Now, my suggesting I’d vote for Mrs. Clinton in order to stop the twin evils that Mr. Trump represents is no more an endorsement of Mrs. Clinton or the Democratic party than our Lord Jesus Christ telling His audience to pay taxes to Caesar was an endorsement of Caesar or of emperor worship. Most every reader who earns a wage pays their taxes without the slightest qualms about their money being an “endorsement” of this government’s every action or policy. I don’t endorse Clinton or her views on abortion, sexuality and a host of other things. Claims to the contrary are simply a disingenuous effort to skip the discussion by sullying the writer. That won’t do. There’s a greater evil afoot than my particular leaning when it comes to voting in this election. The real evils abroad are murder, racism and sexism. And I feel I must do something, however marginal, to hold the line as best as possible. I trust you do, too, even if you choose a different “something” to do.
Now if my including racism in my thinking is “idolatry,” well, so be it. But, frankly, I don’t think it is. And if it is, then we’d best recognize it’s a kind of shadow idol, the dark negative of much of white America’s idolization of its own whiteness. Racial idolatry comes in twin packs at least. It’s been that way from the moment some founders and denizens decided that whiteness would be privileged among all the so-called “races” and advantages would be given to “whites” over all others, at the expense of all others. They built their shrine to themselves and their skin color while effectively guaranteeing others would do likewise if for no other reason than survival. Logs and specks need to be checked at our own eyes.
Further, I think the folks who can only talk about abortion and can’t factor anything else into their decisions are guilty of another form of idolatry. Some make a tremendously important moral issue a “god” of sorts. Further, some make their conscience an idol by obeying their conscience instead of the whole counsel of God. For surely the Bible condemns hatred, partiality and the failure to love as much as murder. Wherever we set one part of God’s word aside with claims of conscience, then we make conscience “god.”
And we shouldn’t lose sight of this fact either: This idolizing of abortion has come at the teaching, preaching and advocacy of pastors and leaders. Some are offended that I’ve dare say these things “as a pastor.” But the church has been political for a long time and telling people how to vote for a long time. Sure, most avoided naming any candidate. But strong insistence that we only consider one issue and refuse voting for anyone who isn’t anti-abortion is, in fact, an attempt at binding the conscience in a political way in political elections. Insofar as one party has officially stood against abortion, then it’s also been a partisan binding of the conscience. That’s why so many today can’t even imagine a pro-life Democrat and can’t imagine participation in the party with the goal of changing its platform. Though the cause is just, wherever we pastors have gone too far in insisting that people’s consciences conform to our own, we’ve fostered idolatry and weakened the ability of many to consider and negotiate more complex realities.

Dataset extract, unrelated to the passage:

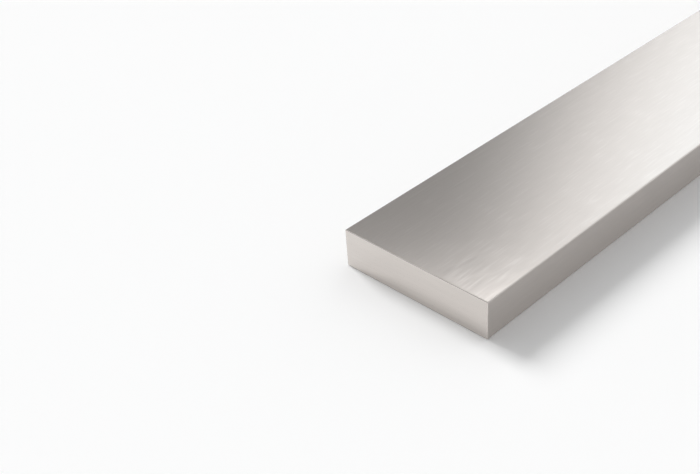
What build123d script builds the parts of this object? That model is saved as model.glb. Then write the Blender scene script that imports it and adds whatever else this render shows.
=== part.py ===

None of this is to minimize abortion; it’s to say some have over-reached if they can’t negotiate a world where other things are on the table alongside this issue.
So, there are a lot of idols to avoid and to smash. Political parties, racial identities, moral issues and even the conscience can usurp the place of God in our lives.
Let me conclude by asking, “So what if I did ‘care more about race issues than abortion’?” What if I did think a situation or system of constant racial antagonism or outright oppression were a daily existential problem for African Americans that needed redress? Why would caring about something that affects your entire life and daily living be idolatry? And why would the white evangelical who cares about abortions that in many cases touch conscience but not their actual lives not be idolatry? Who decides that?
I’m doing my imperfect best to respond to the world as I see it unfolding. It’s an election where I take seriously the term “evil” and it’s application to the actions and policies of both candidates. If I could stop it all, I would. I can’t. I respect those who will choose to sit out the election and I wouldn’t want them to violate their conscience where God’s word is silent (see here). But my conscience finds no safe refuge in sitting out the election. I feel compelled to oppose as much as I can as effectively as I can. That means working to stop Trump in a field where there are no other viable options other than Clinton. Here I stand; so help me God.